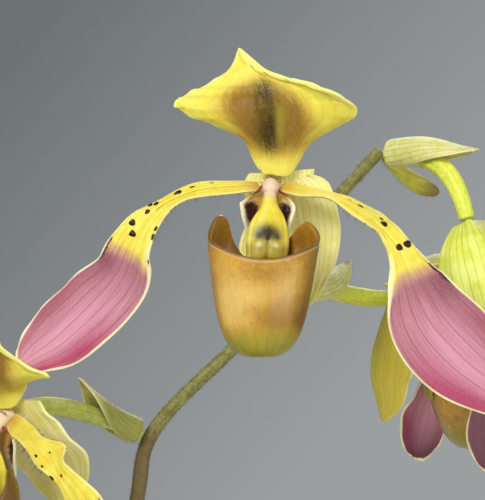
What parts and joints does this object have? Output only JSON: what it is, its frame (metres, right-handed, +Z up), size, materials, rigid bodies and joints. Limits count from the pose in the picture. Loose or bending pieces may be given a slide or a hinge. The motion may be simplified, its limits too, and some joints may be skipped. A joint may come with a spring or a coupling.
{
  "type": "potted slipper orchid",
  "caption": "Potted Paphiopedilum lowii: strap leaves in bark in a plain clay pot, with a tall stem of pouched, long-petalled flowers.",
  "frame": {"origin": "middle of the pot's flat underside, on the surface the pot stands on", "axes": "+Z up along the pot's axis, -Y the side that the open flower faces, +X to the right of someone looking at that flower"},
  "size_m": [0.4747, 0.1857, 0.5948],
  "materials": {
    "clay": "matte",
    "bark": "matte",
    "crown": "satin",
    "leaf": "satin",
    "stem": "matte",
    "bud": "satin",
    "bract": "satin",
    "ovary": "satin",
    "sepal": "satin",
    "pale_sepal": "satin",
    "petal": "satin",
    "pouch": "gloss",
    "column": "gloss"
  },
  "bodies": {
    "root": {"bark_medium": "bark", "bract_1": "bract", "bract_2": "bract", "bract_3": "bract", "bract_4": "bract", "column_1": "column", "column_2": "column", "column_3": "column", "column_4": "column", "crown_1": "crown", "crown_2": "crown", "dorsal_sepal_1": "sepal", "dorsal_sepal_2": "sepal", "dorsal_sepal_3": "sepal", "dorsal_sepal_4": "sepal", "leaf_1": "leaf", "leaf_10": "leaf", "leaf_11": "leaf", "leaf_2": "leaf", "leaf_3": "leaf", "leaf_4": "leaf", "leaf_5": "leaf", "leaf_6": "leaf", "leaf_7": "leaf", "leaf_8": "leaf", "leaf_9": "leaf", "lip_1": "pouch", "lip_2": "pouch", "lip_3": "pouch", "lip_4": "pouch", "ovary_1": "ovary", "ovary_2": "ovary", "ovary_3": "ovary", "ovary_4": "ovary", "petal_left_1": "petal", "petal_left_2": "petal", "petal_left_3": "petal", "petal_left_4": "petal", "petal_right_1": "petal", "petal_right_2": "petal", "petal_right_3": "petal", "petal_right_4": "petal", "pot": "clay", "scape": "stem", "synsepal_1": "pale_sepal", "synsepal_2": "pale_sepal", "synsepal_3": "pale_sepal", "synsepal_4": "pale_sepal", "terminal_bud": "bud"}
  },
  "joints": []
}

──────

PROBLEM TO SOLVE: All the data must be duplicated exactly, with nothing added or removed.

EXERCISE OUTPUT:
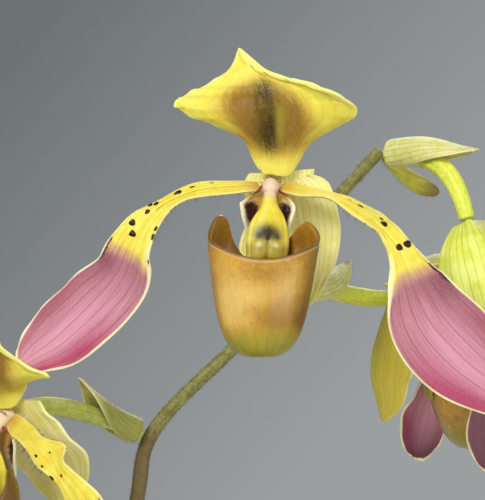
What parts and joints does this object have? Output only JSON: what it is, its frame (metres, right-handed, +Z up), size, materials, rigid bodies and joints. Limits count from the pose in the picture. Loose or bending pieces may be given a slide or a hinge. The motion may be simplified, its limits too, and some joints may be skipped. A joint may come with a spring or a coupling.
{
  "type": "potted slipper orchid",
  "caption": "Potted Paphiopedilum lowii: strap leaves in bark in a plain clay pot, with a tall stem of pouched, long-petalled flowers.",
  "frame": {"origin": "middle of the pot's flat underside, on the surface the pot stands on", "axes": "+Z up along the pot's axis, -Y the side that the open flower faces, +X to the right of someone looking at that flower"},
  "size_m": [0.4747, 0.1857, 0.5948],
  "materials": {
    "clay": "matte",
    "bark": "matte",
    "crown": "satin",
    "leaf": "satin",
    "stem": "matte",
    "bud": "satin",
    "bract": "satin",
    "ovary": "satin",
    "sepal": "satin",
    "pale_sepal": "satin",
    "petal": "satin",
    "pouch": "gloss",
    "column": "gloss"
  },
  "bodies": {
    "root": {"bark_medium": "bark", "bract_1": "bract", "bract_2": "bract", "bract_3": "bract", "bract_4": "bract", "column_1": "column", "column_2": "column", "column_3": "column", "column_4": "column", "crown_1": "crown", "crown_2": "crown", "dorsal_sepal_1": "sepal", "dorsal_sepal_2": "sepal", "dorsal_sepal_3": "sepal", "dorsal_sepal_4": "sepal", "leaf_1": "leaf", "leaf_10": "leaf", "leaf_11": "leaf", "leaf_2": "leaf", "leaf_3": "leaf", "leaf_4": "leaf", "leaf_5": "leaf", "leaf_6": "leaf", "leaf_7": "leaf", "leaf_8": "leaf", "leaf_9": "leaf", "lip_1": "pouch", "lip_2": "pouch", "lip_3": "pouch", "lip_4": "pouch", "ovary_1": "ovary", "ovary_2": "ovary", "ovary_3": "ovary", "ovary_4": "ovary", "petal_left_1": "petal", "petal_left_2": "petal", "petal_left_3": "petal", "petal_left_4": "petal", "petal_right_1": "petal", "petal_right_2": "petal", "petal_right_3": "petal", "petal_right_4": "petal", "pot": "clay", "scape": "stem", "synsepal_1": "pale_sepal", "synsepal_2": "pale_sepal", "synsepal_3": "pale_sepal", "synsepal_4": "pale_sepal", "terminal_bud": "bud"}
  },
  "joints": []
}